I'm told I shouldnt wonder what the world would have been like if my mother had stayed sober while I was growing up- but I cant help it.
For the first six years I grew up, she drank heavily, but never touched heroin.
It wasnt like one day, she just dissappeared and came back as this angry, disoriented slob of a human being- she's always been that. It just gradually got more frequent.
Soon, I found myself doing my own laundry, cooking my siblings' dinner, paying for my own junk food (my dad took care of the main staples, although would never let us forget that we were 'costing him money'.
It seemed like we were being beaten and yelled at for everything.
I mean, there were good times..
They were just usually out of guilt, or had some kind of string attatched.
FOR EXAMPLE: If we got icecream or other junk = Either my mom will eat it and blame us for why she'd get fat, or we had to clean the house once we returned.
I remember getting a lecture for making noise in the morning for when we had to go to school.
UH, LADY, your kids are getting up in the morning to go to school.
They're making their own breakfast, gathering their own schoolwork, dressing themselves, and going off to a building ran by a complete psycho. DEAL WITH IT.
We were made to feel guilty about wanting to have friends over, or to go to other people's houses.
My parents stated they 'didnt want to take care of other people's children', although I have a sneaking suspicion this was due to embaressment they felt upon themselves.
Later in life, it esculated to pure violence.
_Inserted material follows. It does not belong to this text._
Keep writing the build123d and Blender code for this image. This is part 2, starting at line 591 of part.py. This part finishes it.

Often with either my mother or brother going completely insane (there was usually a substance to blame), beating the living shit out of whoever was there, then leaving everyone else to pick up the pieces.
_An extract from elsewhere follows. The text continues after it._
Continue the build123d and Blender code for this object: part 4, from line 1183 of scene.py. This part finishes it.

This prompted everyone to get involved with alcohol, drugs; and to run away from home.
As a young woman, I'm still in the process of trying to figure out everything in life without a Mom.
I mean, she's still alive, but she's increadibly burnt out and senile.
I believe what everyone carries is called a 'pain-body'. Ekhart Tolle wrote about it.
Buddhism helps me quite a bit as well.
My Mother is a deeply mentally disturbed woman.
I'm not so sure if I do love her, but this Christmas, I gotta see all of them again.
Lets just hope the pain-body doesnt take over and turn me into that snivelling little girl in the corner again.